* _Work instructions_
Only the lines from the one holding "Keep writing the" through the one holding "calls for building" are to be retyped, exactly as they appear, with both boundary lines included.

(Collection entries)
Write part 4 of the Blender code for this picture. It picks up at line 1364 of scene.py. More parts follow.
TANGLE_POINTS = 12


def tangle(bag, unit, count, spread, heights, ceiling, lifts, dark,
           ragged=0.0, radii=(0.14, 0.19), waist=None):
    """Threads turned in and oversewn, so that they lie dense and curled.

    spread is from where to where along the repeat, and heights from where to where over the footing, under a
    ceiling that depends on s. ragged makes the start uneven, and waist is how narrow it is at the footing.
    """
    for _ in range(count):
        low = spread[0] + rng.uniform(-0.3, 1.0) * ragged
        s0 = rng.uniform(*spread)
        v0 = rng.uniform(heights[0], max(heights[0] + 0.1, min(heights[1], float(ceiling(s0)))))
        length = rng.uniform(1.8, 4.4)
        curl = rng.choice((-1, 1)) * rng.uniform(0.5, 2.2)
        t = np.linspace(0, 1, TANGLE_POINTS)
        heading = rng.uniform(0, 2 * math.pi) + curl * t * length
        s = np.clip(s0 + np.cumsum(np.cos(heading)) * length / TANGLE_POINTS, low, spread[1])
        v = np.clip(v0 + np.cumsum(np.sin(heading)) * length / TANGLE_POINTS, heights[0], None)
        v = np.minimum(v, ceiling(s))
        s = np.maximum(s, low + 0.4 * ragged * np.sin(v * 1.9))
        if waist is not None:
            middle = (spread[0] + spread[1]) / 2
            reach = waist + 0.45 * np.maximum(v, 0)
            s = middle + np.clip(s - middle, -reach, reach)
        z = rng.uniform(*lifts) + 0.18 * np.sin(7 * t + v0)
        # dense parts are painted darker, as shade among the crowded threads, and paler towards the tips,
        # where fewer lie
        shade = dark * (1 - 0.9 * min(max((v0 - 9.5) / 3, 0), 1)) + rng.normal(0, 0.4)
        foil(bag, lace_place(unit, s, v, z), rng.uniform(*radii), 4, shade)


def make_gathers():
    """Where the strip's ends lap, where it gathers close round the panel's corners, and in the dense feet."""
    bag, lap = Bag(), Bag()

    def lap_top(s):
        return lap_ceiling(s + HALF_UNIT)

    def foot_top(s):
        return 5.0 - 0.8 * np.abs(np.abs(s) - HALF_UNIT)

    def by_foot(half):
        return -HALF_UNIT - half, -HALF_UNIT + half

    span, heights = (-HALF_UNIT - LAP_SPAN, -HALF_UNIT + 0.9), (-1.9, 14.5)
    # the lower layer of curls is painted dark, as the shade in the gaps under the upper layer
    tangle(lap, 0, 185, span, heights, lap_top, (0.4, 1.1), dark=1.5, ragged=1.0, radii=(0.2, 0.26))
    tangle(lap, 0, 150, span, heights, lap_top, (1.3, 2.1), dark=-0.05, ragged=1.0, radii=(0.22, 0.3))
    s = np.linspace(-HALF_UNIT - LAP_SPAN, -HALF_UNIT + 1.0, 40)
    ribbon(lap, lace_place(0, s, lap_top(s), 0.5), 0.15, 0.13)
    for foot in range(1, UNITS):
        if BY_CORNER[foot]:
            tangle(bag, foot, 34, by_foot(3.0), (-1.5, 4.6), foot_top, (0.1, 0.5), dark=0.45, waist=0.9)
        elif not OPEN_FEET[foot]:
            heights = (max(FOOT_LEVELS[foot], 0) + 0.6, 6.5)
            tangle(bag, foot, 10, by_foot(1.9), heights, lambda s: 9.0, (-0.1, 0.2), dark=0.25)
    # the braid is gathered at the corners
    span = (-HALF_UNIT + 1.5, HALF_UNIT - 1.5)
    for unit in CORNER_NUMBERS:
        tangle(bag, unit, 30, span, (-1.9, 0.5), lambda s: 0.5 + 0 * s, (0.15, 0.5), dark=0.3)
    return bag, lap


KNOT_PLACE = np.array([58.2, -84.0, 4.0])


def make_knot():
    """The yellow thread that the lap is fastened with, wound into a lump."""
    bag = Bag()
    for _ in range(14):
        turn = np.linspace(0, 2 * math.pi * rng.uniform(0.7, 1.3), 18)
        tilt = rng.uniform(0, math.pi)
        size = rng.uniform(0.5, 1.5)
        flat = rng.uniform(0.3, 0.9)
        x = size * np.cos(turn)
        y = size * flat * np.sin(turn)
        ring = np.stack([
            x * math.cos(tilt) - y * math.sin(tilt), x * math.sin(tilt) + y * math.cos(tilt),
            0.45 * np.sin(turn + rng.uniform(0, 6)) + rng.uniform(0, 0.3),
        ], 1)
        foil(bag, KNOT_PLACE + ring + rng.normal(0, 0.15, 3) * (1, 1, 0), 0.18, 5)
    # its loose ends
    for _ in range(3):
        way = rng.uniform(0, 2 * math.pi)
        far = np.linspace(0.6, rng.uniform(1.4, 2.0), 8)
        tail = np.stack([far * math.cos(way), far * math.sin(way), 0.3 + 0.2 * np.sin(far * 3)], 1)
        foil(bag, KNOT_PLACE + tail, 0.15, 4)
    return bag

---

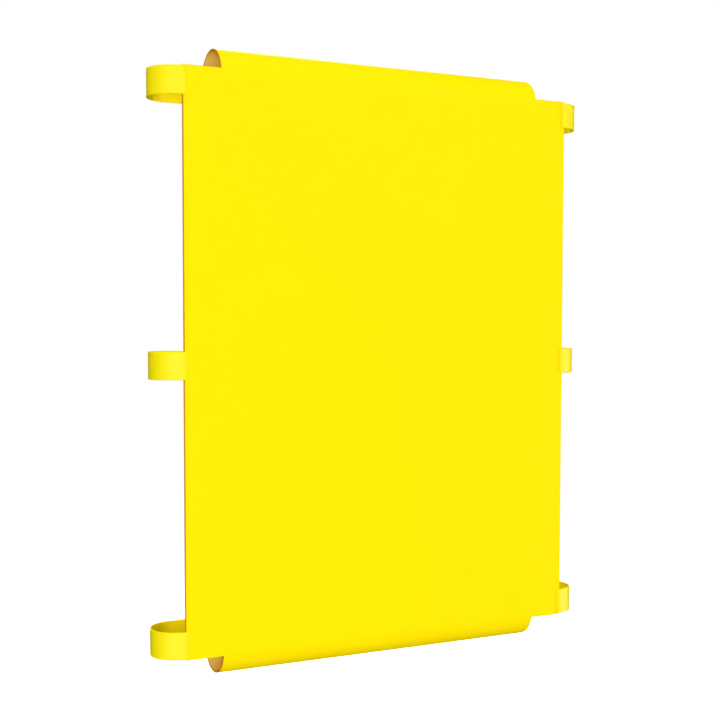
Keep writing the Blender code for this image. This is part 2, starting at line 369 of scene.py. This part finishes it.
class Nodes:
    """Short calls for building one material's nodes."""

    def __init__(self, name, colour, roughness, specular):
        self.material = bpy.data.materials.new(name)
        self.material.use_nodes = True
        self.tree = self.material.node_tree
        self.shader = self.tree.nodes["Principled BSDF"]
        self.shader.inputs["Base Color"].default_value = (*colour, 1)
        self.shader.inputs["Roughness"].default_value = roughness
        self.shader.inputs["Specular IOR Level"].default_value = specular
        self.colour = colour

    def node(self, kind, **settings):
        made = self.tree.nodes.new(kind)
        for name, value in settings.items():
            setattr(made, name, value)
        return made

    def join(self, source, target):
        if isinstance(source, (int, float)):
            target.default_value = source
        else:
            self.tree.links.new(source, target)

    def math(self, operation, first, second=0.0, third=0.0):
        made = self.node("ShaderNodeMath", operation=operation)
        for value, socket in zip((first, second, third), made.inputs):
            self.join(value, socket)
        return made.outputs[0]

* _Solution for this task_
Keep writing the Blender code for this image. This is part 2, starting at line 369 of scene.py. This part finishes it.
class Nodes:
    """Short calls for building one material's nodes."""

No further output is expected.